Glen Friedman took shots of skateboarders and emerging punk rock musicians, so a whole gallery full of very colourful action shots from the 70s.
Again one that stuck in my mind was a young healthy man looking at the camera with a quizzical look, he commits suicide shortly after.
So all the images I took of us all over Christmas is popping up on my Kodak image frame plugged in now here beside me.
There’s Sam playing with his brother, there they are drawing on the blackboard, in the playground, visiting Santa.
Threes Nic with a glass of bubbly, there’s Granddad asleep.
There’s Conor getting his picture taken as I take a picture of his uncle taking the picture.
There are the images of the walk up to the nearby hill that has a huge cross on top in memory of Kurdish massacre in 1920? My afterimage here is a video I made of two large hunting red-tailed hawks. Hovering above my head with beady eyes looking down below for a meal of gopher?

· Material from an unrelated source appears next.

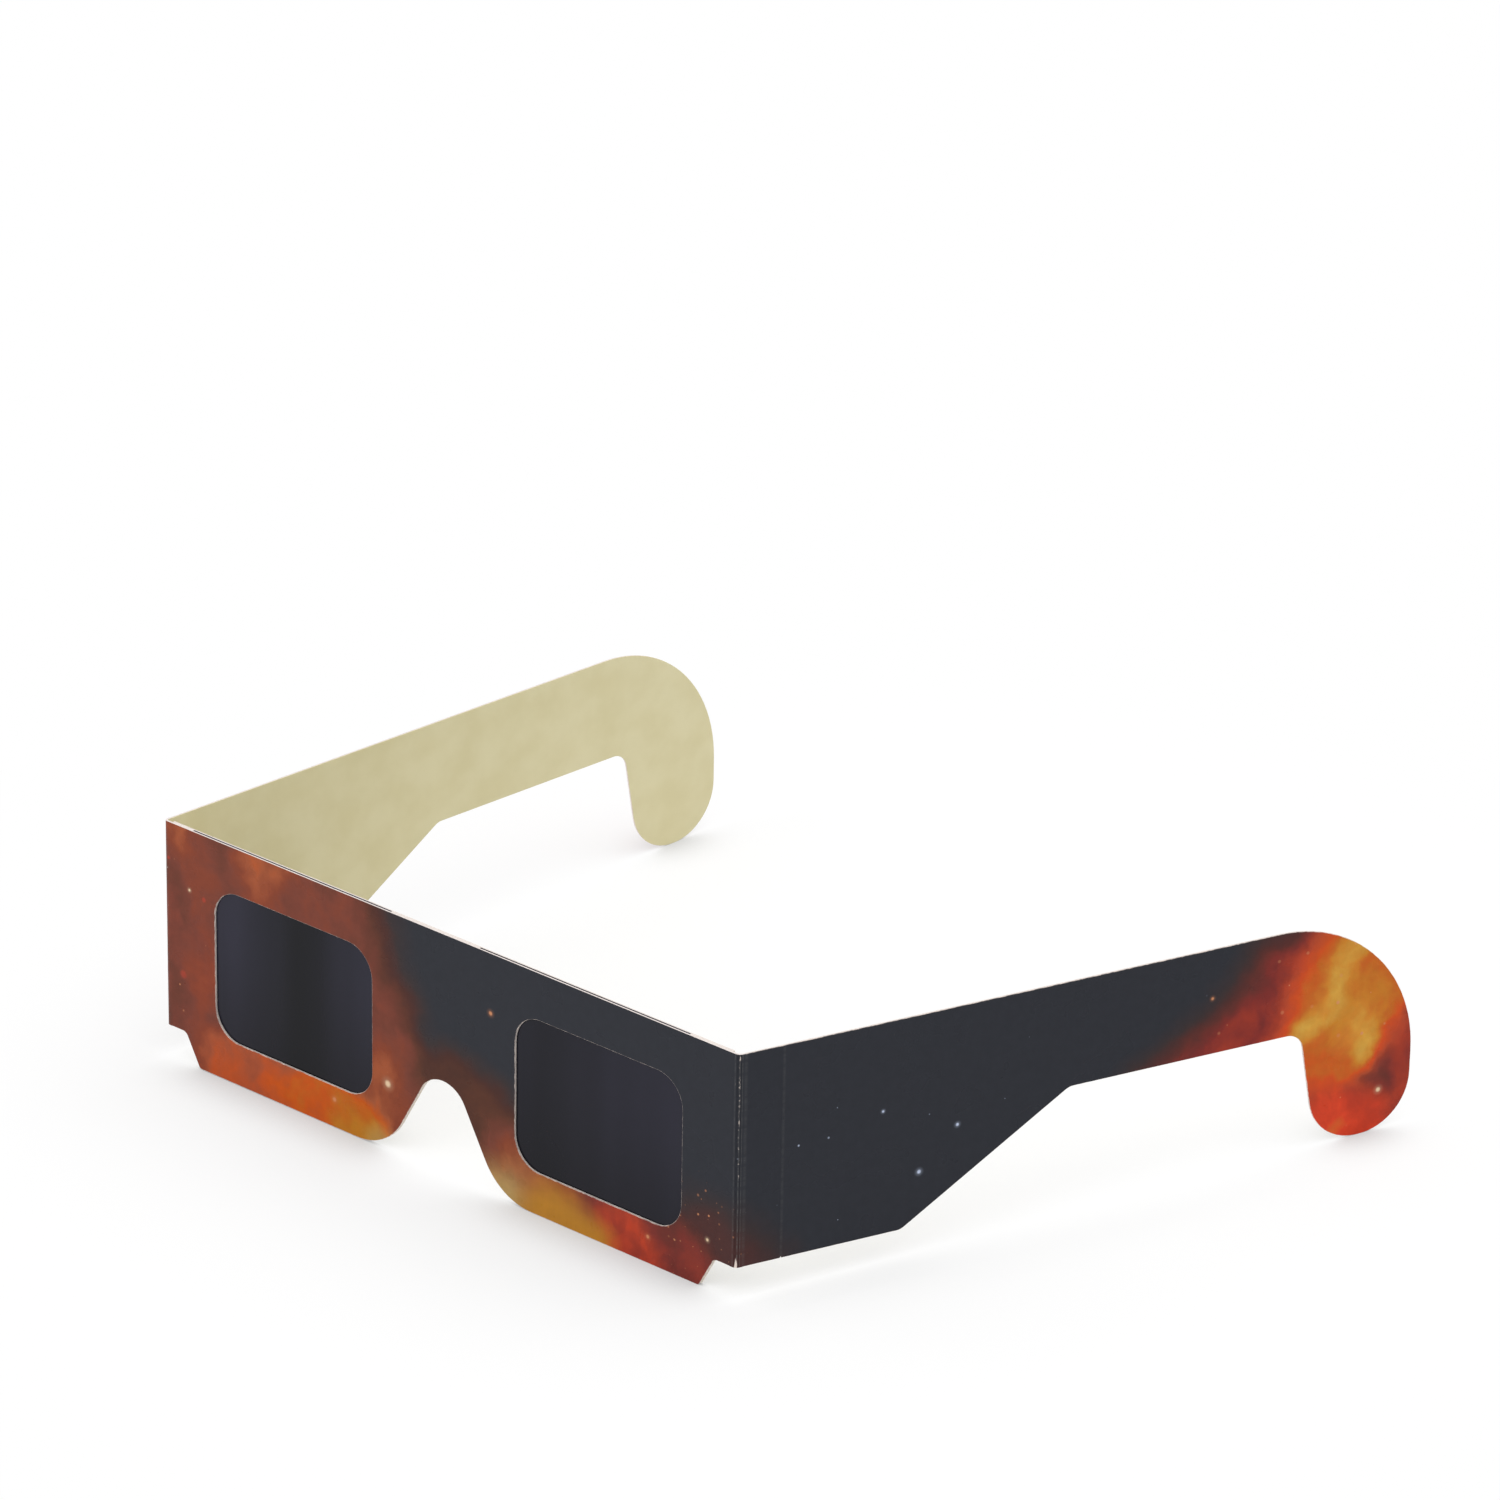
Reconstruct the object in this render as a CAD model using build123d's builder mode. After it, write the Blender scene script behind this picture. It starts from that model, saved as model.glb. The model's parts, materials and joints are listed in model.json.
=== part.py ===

Another image is of a wild coyote staring at us from some rocks, us all freezing as he/she moved down further dug up something held it in her mouth and trotted into a gap in rocks where her cubs were. My camera battery had given up but I got the first five seconds on video.
Now we are recovering with jetlag. We can’t sleep so recount bit of our trip at 4am. I am then told “go to sleep.” My brain is doing a non – stop flash back.
I sometimes need to shut it down.
It’s hard to say good bye to kids on the go, coming and going, they are all doing well the best kids anyone could wish for but the flashbacks and afterimages are good and bad.
I am walking past the kids clothes in Dunne’s stores. Why are my eyes burning and the tears forming?
Only a few days ago I was helping my daughter fold her wash, mainly multi – coloured jeans, shorts, jumpers pjs and soccer gear of three young boys.
I was amazed at the amount, when her and her brother were the same age they had not anything like the amount of clothes, but times are different, multiple clothes, multiple images, multiple memories. Enough. Stop. I move away for a cup of tea.